Cryptocurrency exchange FTX has filed for Chapter 11 bankruptcy in the U.S., the company posted on Twitter. Sam Bankman-Fried has also stepped down as CEO and has been replaced by John J. Ray III.
Alameda Research, Bankman-Fried’s crypto trading firm, and approximately 130 additional affiliated companies are part of the bankruptcy protection.
“The immediate relief of Chapter 11 is appropriate to provide the FTX Group the opportunity to assess its situation and develop a process to maximize recoveries for stakeholders,” said Ray in a statement. “The FTX Group has valuable assets that can only be effectively administered in an organized, joint process.”

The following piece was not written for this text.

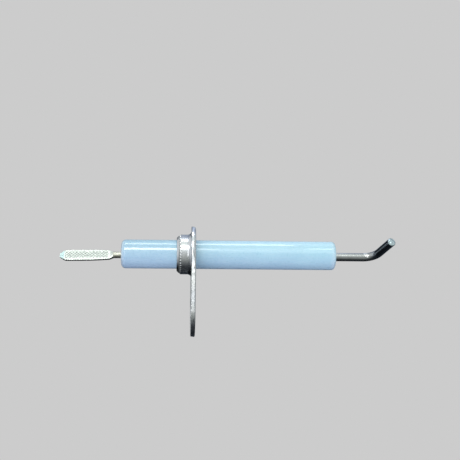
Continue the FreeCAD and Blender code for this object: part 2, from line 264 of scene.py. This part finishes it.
def torn_edge_material():
    """The torn part of the sheared rim: bright, frosty metal with grain along the tear."""
    s = Material("torn_zinc_edge")
    tear = s.noise(s.stretched(1500, 5200, 5200), 1.0, 4.0, 0.7)
    base = s.mix(s.span(tear, 0.3, 0.7), (0.92, 0.95, 0.93), (0.78, 0.84, 0.82))
    s.set(Base_Color=base, Metallic=1.0, Roughness=s.span(tear, 0.3, 0.7, 0.46, 0.56))
    s.set(Normal=s.bump(tear, 0.00005, 0.4))
    return s.mat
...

The new CEO noted that the transition will be “with diligence, thoroughness and transparency.”
One of cryptocurrency’s main figures, Bankman-Fried will assist with the transition.
According to Reuters the news could trigger what could be one of the biggest meltdowns in the crypto industry.
FTX went from a $32 billion valuation to bankruptcy in a few days. The announcement comes days after larger rival Binance walked away from a proposed acquisition, raising alarms among investors. FTX was seeking a lifeline after a liquidity crunch due to customers withdrawing funds.
The Chapter 11 proceedings exclude the following subsidiaries: LedgerX LLC, FTX Digital Markets Ltd., FTX Australia Pty Ltd., and FTX Express Pay Ltd.